Post-competition is one of the toughest times for an athlete, especially when your athlete has a bad game, or is being hard on themselves.
Moms are always saying that they don’t know what to say or that what they do say seems to be the wrong thing or makes things worse.
So if you are struggling in your post-competition period, get your notes ready cause this episode is for you! We’re going to share with you what you can be doing in that post-competition time because it is really, really important.
What are the biggest mistakes that parents make post-game?
As moms, we have these intentions to figure out things. And sometimes what we intend to help, doesn’t help.
Here are some common mistakes parents make.
Mistake #1. Talking about the game immediately.
If you are a mom that is a former coach or you’ve played the game before, you probably want to come in and talk about all of the strategies you know.
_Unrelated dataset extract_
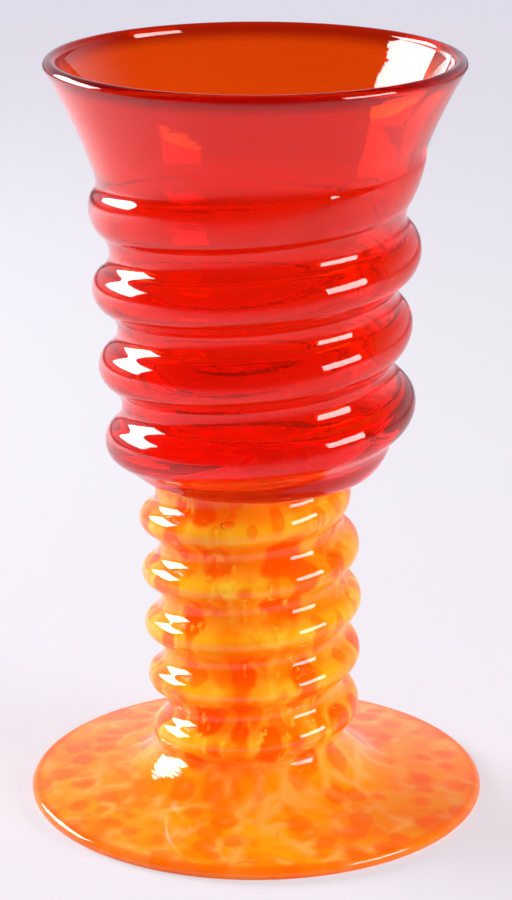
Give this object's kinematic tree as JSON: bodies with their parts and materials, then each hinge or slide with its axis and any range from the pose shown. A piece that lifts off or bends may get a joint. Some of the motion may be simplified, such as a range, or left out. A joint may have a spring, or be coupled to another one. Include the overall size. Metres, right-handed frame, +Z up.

What she could be doing a little bit better, or all these opportunities that you see to improve.
Sometimes, that’s what she needs but most times, our daughter just wants to take it slow. She will shut down if she doesn’t wanna talk about the game.
She will try and avoid it.
And if she doesn’t want to talk, then probably what she needs most at the moment is space.
But if you’re in a dilemma about what your daughter needs from you post-game, here’s a tip; Ask your daughter.
Ask her. It’s very simple.
What do you need me to be after a competition?
What kind of support do you want?
That’s the simplest thing that you can do to get a gauge of what she wants.
Allow her to take the lead and open the space for her to decide for herself.
I recommend the athletes and moms and parents have a common pre or post-game routine that they do, like going to get food after the competition or a silent car ride going home. Something that doesn’t change no matter how she did.
Mistake #2. Trying to fix things.
If your daughter starts talking and opens up to you, don’t try to fix things immediately. Don’t say things like “it’s going to be better”.
I understand that we just want to make things better and that that’s just who we are as moms and as parents. But she doesn’t need you to fix things at that moment.
Validate her feelings instead. Validate the experience that she’s having. We know that confidence comes from trusting ourselves, so by validating her feelings we are reinforcing this message that she can trust herself.
Validating is very different from stating what happened. Validating is telling her how you understand and letting her talk it out.
We are validating her experience. We are not validating these negative beliefs she’s having about herself.
Sit with her and let her undergo the process of overcoming these negative thoughts, by letting her know that you understand and that you are there for her no matter what.
Mistake #3. Only talking about outcomes.
The outcome is the easiest thing to focus on. And it’s probably the worst thing to focus on.
Instead of the outcome, we want to acknowledge and recognize the process that she went through.
Through that, she can be reflective of her experience. And then when she goes into her next competition event, her next practice, she’s focusing on the things that are in her control.
We also don’t want to send this message that her outcomes are related to how we see her as a person.
The way that we encourage moms to do this is to praise and recognize what you’re seeing in their daughter out there in terms of her work ethic, and her attitude. That is what’s going to help develop her confidence.
It’s an important opportunity for you and your athlete daughter to develop confidence. The post-game is one of the crucial moments for your athlete daughter. And in these moments, your daughter is looking to you to be her parent and be her support. Be that safe space.
Avoid talking about the game immediately, fixing things, and focusing on the outcome. Show her instead that you are committed to the process. And that you’re committed to understanding her.
Allow your daughter to lead. Empower her. She can learn to be confident in her sports, especially post-games if you are willing to provide her with the right tools to navigate through these challenges.